From the records below, pull each line that has "frame".

▶ _RECORDS FOR THE EXERCISE_:
----------------------------------------

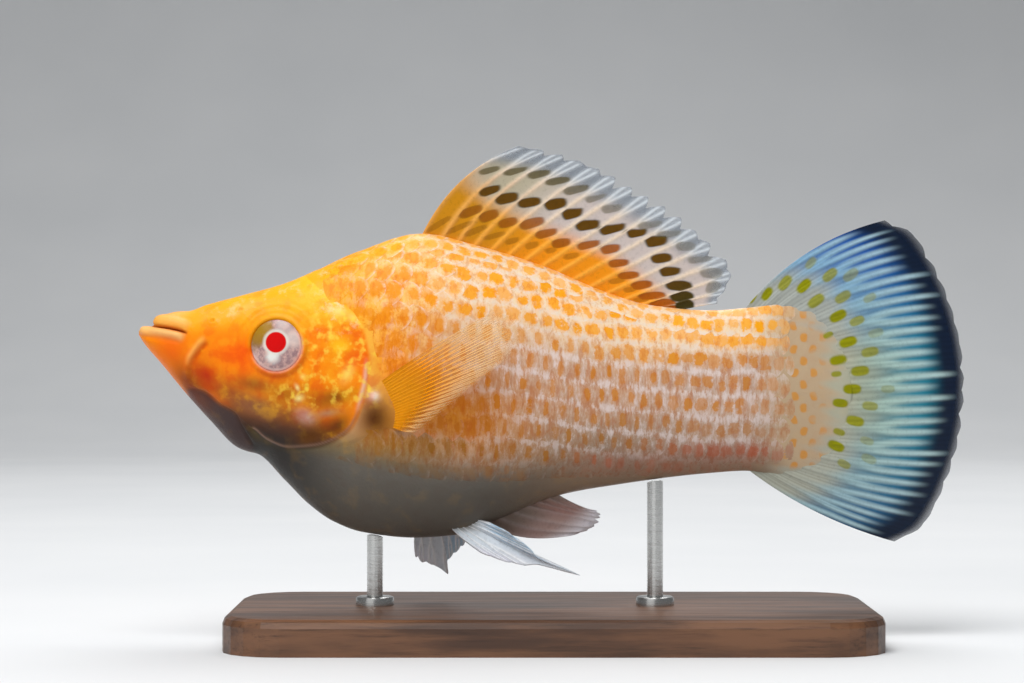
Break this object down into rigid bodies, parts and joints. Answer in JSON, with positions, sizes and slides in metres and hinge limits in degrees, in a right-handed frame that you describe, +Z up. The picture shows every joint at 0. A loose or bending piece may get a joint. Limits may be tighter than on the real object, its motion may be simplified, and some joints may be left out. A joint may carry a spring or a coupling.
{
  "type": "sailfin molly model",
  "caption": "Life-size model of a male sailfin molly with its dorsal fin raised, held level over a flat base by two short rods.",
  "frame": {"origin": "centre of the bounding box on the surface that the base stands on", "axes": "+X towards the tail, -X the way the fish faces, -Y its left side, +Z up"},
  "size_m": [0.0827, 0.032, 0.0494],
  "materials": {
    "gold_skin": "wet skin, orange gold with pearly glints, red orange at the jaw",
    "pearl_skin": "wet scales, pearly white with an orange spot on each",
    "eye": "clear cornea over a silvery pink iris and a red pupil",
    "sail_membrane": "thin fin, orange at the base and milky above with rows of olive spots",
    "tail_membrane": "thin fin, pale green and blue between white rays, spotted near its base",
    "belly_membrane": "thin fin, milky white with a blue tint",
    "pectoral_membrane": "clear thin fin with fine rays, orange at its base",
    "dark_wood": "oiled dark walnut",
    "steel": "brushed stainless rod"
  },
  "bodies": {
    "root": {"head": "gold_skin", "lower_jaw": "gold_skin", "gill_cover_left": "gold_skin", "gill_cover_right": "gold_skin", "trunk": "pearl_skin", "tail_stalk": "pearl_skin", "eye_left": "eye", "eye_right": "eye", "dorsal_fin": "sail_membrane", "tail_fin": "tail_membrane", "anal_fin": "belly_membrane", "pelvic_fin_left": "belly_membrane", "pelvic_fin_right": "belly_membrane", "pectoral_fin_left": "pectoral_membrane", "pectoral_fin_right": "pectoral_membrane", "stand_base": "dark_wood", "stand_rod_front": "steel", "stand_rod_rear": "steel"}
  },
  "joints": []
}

----------------------------------------

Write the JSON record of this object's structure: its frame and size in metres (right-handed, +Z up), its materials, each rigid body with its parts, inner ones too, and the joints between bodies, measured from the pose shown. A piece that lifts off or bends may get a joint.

----------------------------------------

▶ _SOLUTION TO THE EXERCISE_:
Break this object down into rigid bodies, parts and joints. Answer in JSON, with positions, sizes and slides in metres and hinge limits in degrees, in a right-handed frame that you describe, +Z up. The picture shows every joint at 0. A loose or bending piece may get a joint. Limits may be tighter than on the real object, its motion may be simplified, and some joints may be left out. A joint may carry a spring or a coupling.
  "frame": {"origin": "centre of the bounding box on the surface that the base stands on", "axes": "+X towards the tail, -X the way the fish faces, -Y its left side, +Z up"},
Write the JSON record of this object's structure: its frame and size in metres (right-handed, +Z up), its materials, each rigid body with its parts, inner ones too, and the joints between bodies, measured from the pose shown. A piece that lifts off or bends may get a joint.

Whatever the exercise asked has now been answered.